Directions for this task:
Up to and including the line that contains "return Vector((math.sin(around) *", repeat each line of the data exactly, starting from the first.

-- begin Recorded information --

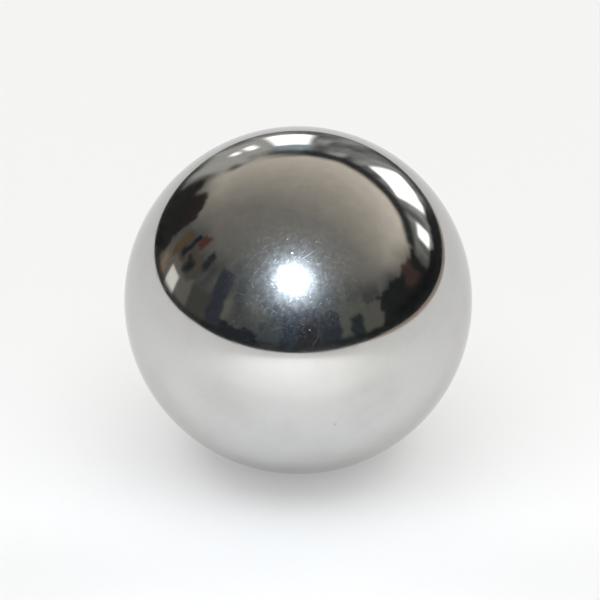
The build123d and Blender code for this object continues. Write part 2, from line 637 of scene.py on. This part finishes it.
# ---------------------------------------------------------------------------------------------
# The lamps: a broad soft one overhead, a weak low one that lifts the floor in front, and a small
# bluish flash over the camera, which alone shows in the mirror, as its highlight. Places and
# sizes are in ball radii from the ball's centre.
# ---------------------------------------------------------------------------------------------
AT_BALL = Vector((0, 0, 0))
OVERHEAD_PLACE = Vector((0, 0, 80))
OVERHEAD_WIDTH = 120
OVERHEAD_WATTS = 12.2
FORE_PLACE = Vector((0, -7, 1))
FORE_TARGET = Vector((0, -7, -1))  # on the sheet, straight under it
FORE_WIDTH = 8
FORE_LENGTH = 9
FORE_WATTS = 0.047
FLASH_DISTANCE = 27
FLASH_AZIMUTH = -175.3  # a little to the left of the camera
FLASH_ELEVATION = 44.3
FLASH_WIDTH = 1.4
FLASH_WATTS = 11.3
FLASH_BLUE = (0.73, 0.86, 1.0)


def direction(azimuth_degrees, elevation_degrees):
    """A unit vector; azimuth 0 is away from the camera and 90 is to its right."""
    around = math.radians(azimuth_degrees)
    over = math.radians(elevation_degrees)
    return Vector((math.sin(around) * math.cos(over), math.cos(around) * math.cos(over), math.sin(over)))


def aim(thing, place, target):
    """Puts a lamp or a camera at its place, looking at the target."""
    thing.location = BALL_CENTRE + place * BALL_RADIUS
    thing.rotation_euler = (target - place).to_track_quat("-Z", "Y").to_euler()


def round_lamp(name, place, target, width, watts):
    """A soft lamp of that width, aimed at the target."""
    data = bpy.data.lights.new(name, "AREA")
    data.shape = "DISK"
    data.size = width * BALL_RADIUS
    data.energy = watts
    lamp = bpy.data.objects.new(name, data)
    bpy.context.scene.collection.objects.link(lamp)
    aim(lamp, place, target)
    return lamp


overhead = round_lamp("overhead", OVERHEAD_PLACE, AT_BALL, OVERHEAD_WIDTH, OVERHEAD_WATTS)
fore = round_lamp("fore", FORE_PLACE, FORE_TARGET, FORE_WIDTH, FORE_WATTS)
fore.data.shape = "ELLIPSE"
fore.data.size_y = FORE_LENGTH * BALL_RADIUS
for lamp in (overhead, fore):
    lamp.visible_glossy = False
    lamp.visible_camera = False

flash_place = direction(FLASH_AZIMUTH, FLASH_ELEVATION) * FLASH_DISTANCE
flash = round_lamp("flash", flash_place, AT_BALL, FLASH_WIDTH, FLASH_WATTS)
flash.data.color = FLASH_BLUE
flash.visible_diffuse = False

# ---------------------------------------------------------------------------------------------
# The camera: a long lens that looks down on the ball from well away, so that the ball stays
# round in the frame. Its places are in ball radii, like the lamps'.
# ---------------------------------------------------------------------------------------------
CAMERA_DISTANCE = 25
CAMERA_ELEVATION = 31.8
CAMERA_TARGET = Vector((0.0104, 0, 0))  # a hair to the right of the ball's centre
HALF_VIEW = math.radians(3.948)
FARTHEST = 400  # nothing is drawn beyond this, nor within one radius of the lens
camera_data = bpy.data.cameras.new("camera")
camera_data.lens = camera_data.sensor_width / 2 / math.tan(HALF_VIEW)
camera_data.clip_start = BALL_RADIUS
camera_data.clip_end = FARTHEST * BALL_RADIUS
camera = bpy.data.objects.new("camera", camera_data)
bpy.context.scene.collection.objects.link(camera)
aim(camera, direction(180, CAMERA_ELEVATION) * CAMERA_DISTANCE, CAMERA_TARGET)
bpy.context.scene.camera = camera
bpy.context.scene.view_settings.view_transform = "Standard"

-- end Recorded information --

Reply:
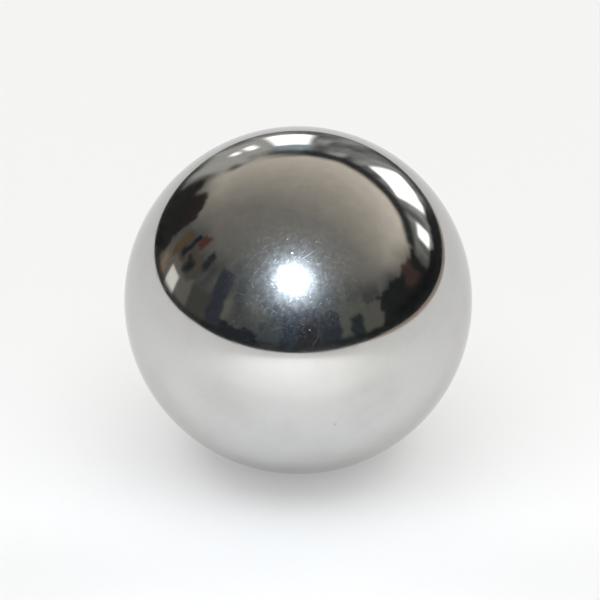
The build123d and Blender code for this object continues. Write part 2, from line 637 of scene.py on. This part finishes it.
# ---------------------------------------------------------------------------------------------
# The lamps: a broad soft one overhead, a weak low one that lifts the floor in front, and a small
# bluish flash over the camera, which alone shows in the mirror, as its highlight. Places and
# sizes are in ball radii from the ball's centre.
# ---------------------------------------------------------------------------------------------
AT_BALL = Vector((0, 0, 0))
OVERHEAD_PLACE = Vector((0, 0, 80))
OVERHEAD_WIDTH = 120
OVERHEAD_WATTS = 12.2
FORE_PLACE = Vector((0, -7, 1))
FORE_TARGET = Vector((0, -7, -1))  # on the sheet, straight under it
FORE_WIDTH = 8
FORE_LENGTH = 9
FORE_WATTS = 0.047
FLASH_DISTANCE = 27
FLASH_AZIMUTH = -175.3  # a little to the left of the camera
FLASH_ELEVATION = 44.3
FLASH_WIDTH = 1.4
FLASH_WATTS = 11.3
FLASH_BLUE = (0.73, 0.86, 1.0)


def direction(azimuth_degrees, elevation_degrees):
    """A unit vector; azimuth 0 is away from the camera and 90 is to its right."""
    around = math.radians(azimuth_degrees)
    over = math.radians(elevation_degrees)
    return Vector((math.sin(around) * math.cos(over), math.cos(around) * math.cos(over), math.sin(over)))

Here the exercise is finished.